### PROBLEM REQUIREMENTS
Output, please, exactly those lines of the listing that come before the line with "# The beige", along with that line itself.

### DATA EXTRACT
================================

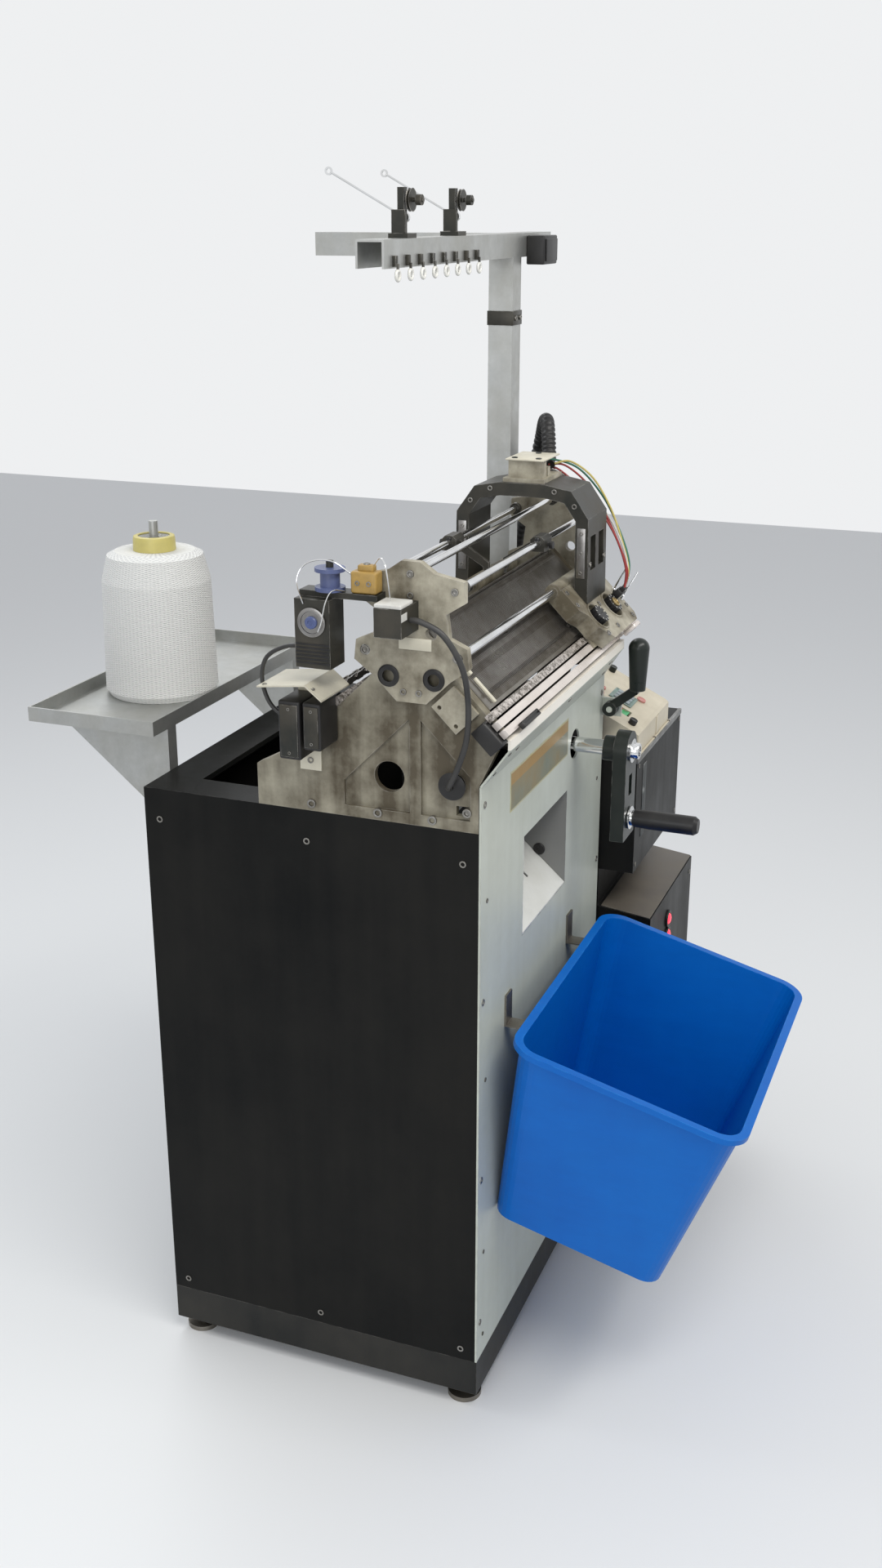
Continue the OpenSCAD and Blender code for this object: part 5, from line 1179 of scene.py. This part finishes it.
# %% [markdown]
# The beige housing stands on a thin foot flange, which is screwed to the box, and a raised band runs down its front.

# %% Housing flange and band
flange = [block((608, -60, 870), (830, -56.2, 872.4), 0.6, 2), block((608, -56, 870), (613.8, 94, 872.4), 0.6, 2),
          block((824.2, -56, 870), (830, 94, 872.4), 0.6, 2), block((736, -57.6, 873), (752, -56, 904), 0.5, 2)]
dress(flange, "housing_flange", "beige_plastic")
places = [(x, -58.2, 872.4, UP, 2.6, 1.6) for x in (616, 719, 822)]
places += [(x, y, 872.4, UP, 2.2, 1.6) for x in (611, 827) for y in (-20, 70)]
places += [(x, y, z, way, 3, 2) for x, way in ((614, LEFT), (824, RIGHT)) for y, z in ((-36, 886), (74, 930))]
screws("housing_screws", places, "dark_metal")
dress(onto_panel(push_button(192, 106, 6.5, 10)), "panel_small_bolt", "black_enamel")

# %% [markdown]
# The rear cover, the cabinets and the tray brackets are screwed on. Sheet-metal screws have flat, wide heads.

# %% Screws of the rear and the lower cabinet
places = [(x, 523, z, REAR, 6, 2.4) for x in (27, 573) for z in (129, 511, 893)]
places += [(x, 526.9, z, REAR, 5, 2.4) for x in (92, 508) for z in (875, 905, 960)]
places += [(x, -95, z, FRONT, 4.5, 2.4) for x in (614, 896) for z in (104, 330, 556)]
places += [(910, y, z, RIGHT, 4.5, 2.4) for y in (-76, 342) for z in (104, 330, 556)]
places += [(0, y, z, LEFT, 5, 2.4) for y in (26, 260, 496) for z in (104, 900)]
screws("sheet_screws", places)

# %% [markdown]
# The stand holds small fittings: two clamps round the square pole, a junction box on the beam, white porcelain
# eyelets under it that guide the yarn, and a yellow tube over the peg in the middle of the yarn cone.

# %% Stand fittings
EYELETS, EYELET_PITCH = 8, 44


def square_ring(low, high, wall):
    """A band round a square tube, made from a block without its ends, thickened outwards."""
    made = block(low, high, 0)
    edit_faces(made, lambda centre, normal: abs(normal.z) > 0.9)
    bpy.ops.mesh.delete(type="FACE")
    leave_edit()
    apply_modifier(made, "SOLIDIFY", thickness=wall / 1000, offset=1)
    bevel(made, 0.0004)
    return made


bands = [square_ring((612.2, 175.9, z), (652.4, 216.1, z + 22), 2.4) for z in (1010, 1560)]
dress(bands, "pole_clamps", "dark_metal")
screws("pole_clamp_screws", [(x, 173.5, z, FRONT, 4, 4) for x in (621, 643) for z in (1021, 1571)])
box_parts = [block((676, 146, 1650), (744, 176, 1694), 2.4), block((682, 143.4, 1655), (738, 146, 1689), 1)]
dress(box_parts, "junction_box", "black_plastic")
eyes, stems = [], []
for i in range(EYELETS):
    x = 134 + EYELET_PITCH * i
    bpy.ops.mesh.primitive_torus_add(major_segments=28, minor_segments=12, major_radius=0.0062, minor_radius=0.0022,
                                     location=at(x, 170, 1653), rotation=(UPRIGHT, 0, 0))
    eyes.append(settle(bpy.context.object))
    stems += [block((x - 2, 168.6, 1660.6), (x + 2, 171.4, 1668), 0.4, 1),
              block((x - 4, 171, 1664), (x + 4, 176, 1678), 0.8, 2)]
dress(eyes, "yarn_eyelets", "breaker_plastic", finish="porcelain")
dress(stems, "eyelet_holders", "dark_metal")
sleeve = turned([(31.2, 0), (33, 0), (32.4, 17), (31.4, 21.6), (29, 22.6), (25, 22.6), (24.4, 21.6), (25, 20.2),
                 (30.2, 20.2), (31.2, 0)], (250, 630.5, 1238.6), UP, 56)
dress(sleeve, "cone_tube", "breaker_plastic", finish="tube_yellow")
print("stand fittings done")

# %% [markdown]
# Two short light bars lie on the front bed near the left ear, and a row of screws closes the drive plate. A dark
# motor of two blocks, each with a lid, hides under the cream roof at the left rear.

# %% Bars on the bed and the block under the roof
bars = [slope_block((24, 96, 6.4), (30, 138, 10.4), 1), slope_block((19, 60, 6.4), (27, 90, 12.4), 1.4)]
dress(onto_slope(join(bars)), "bed_bars", "cream_sheet")
under_roof = [block((-58, 206, 1056), (-2.4, 232.4, 1122), 3), block((-58, 236, 1040), (-2.4, 268, 1122), 3)]
dress(under_roof, "roof_motor", "black_plastic")
lids = [block((-59.6, 209, 1060), (-57.6, 229.4, 1117), 0.7, 2), block((-59.6, 239, 1044), (-57.6, 265, 1117), 0.7, 2)]
dress(lids, "roof_motor_lids", "dark_metal")
screws("roof_lid_screws", [(-59.6, y, z, LEFT, 2.2, 1.6) for y, low in ((219, 1066), (252, 1050)) for z in (low, 1111)])
screws("roof_screws", [(-2, 249, 1022, LEFT, 4.5, 3), (-62, 214, 1143.6, UP, 3.4, 2), (-62, 284, 1142.9, UP, 3.4, 2)])
screws("drive_plate_screws", [(x, 235, 1030, FRONT, 4, 3) for x in (60, 180, 320, 400, 560)])

# %% Clear the bench and finish
bpy.data.objects.remove(screw_master, do_unlink=True)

================================

### WRITTEN RESPONSE
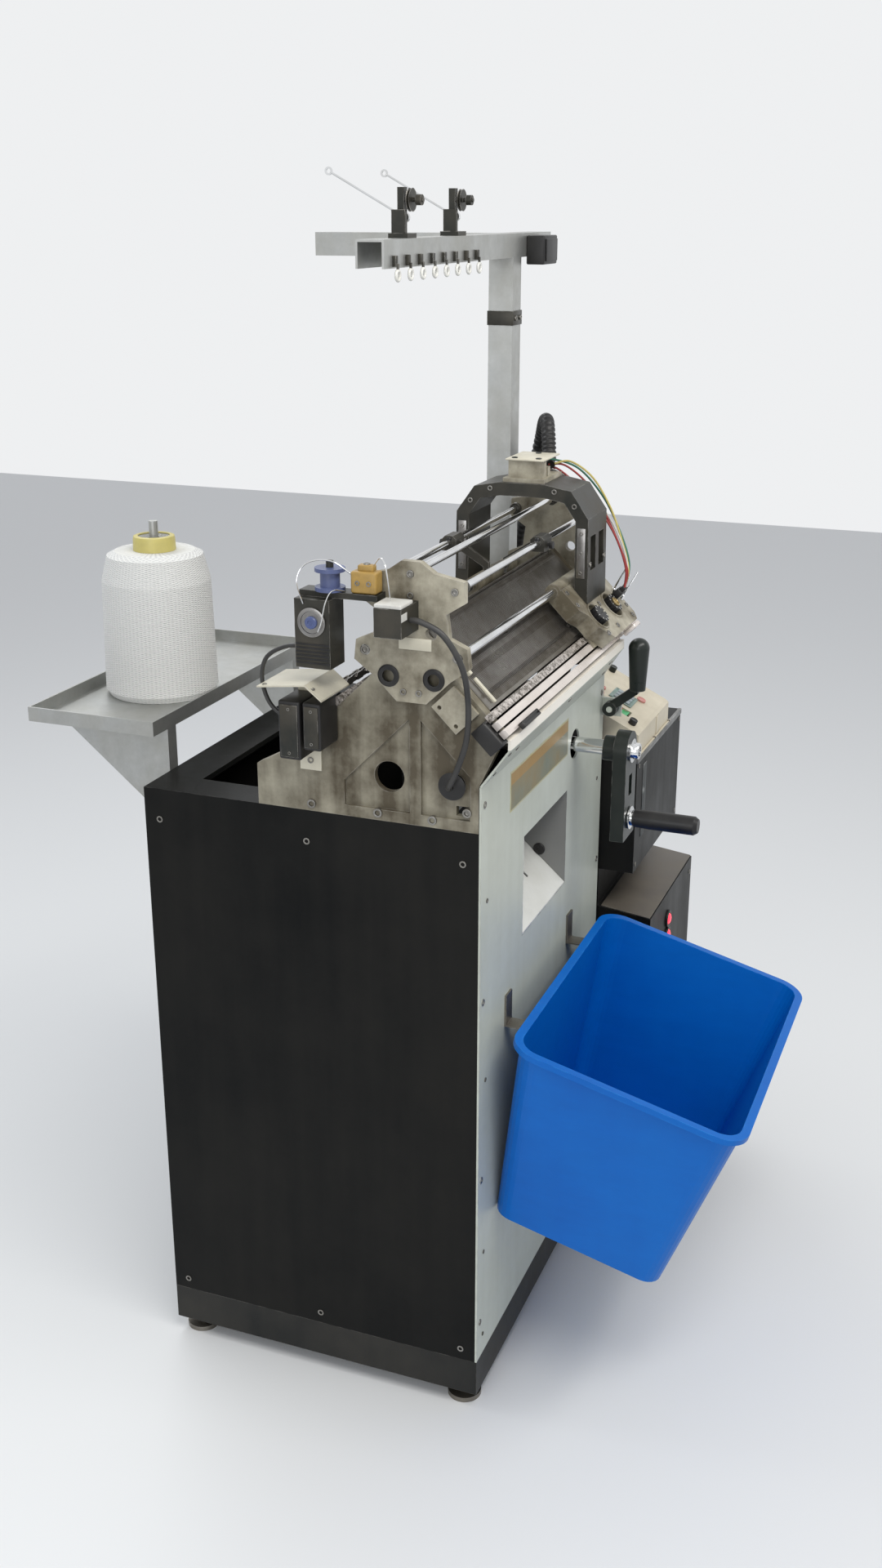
Continue the OpenSCAD and Blender code for this object: part 5, from line 1179 of scene.py. This part finishes it.
# %% [markdown]
# The beige housing stands on a thin foot flange, which is screwed to the box, and a raised band runs down its front.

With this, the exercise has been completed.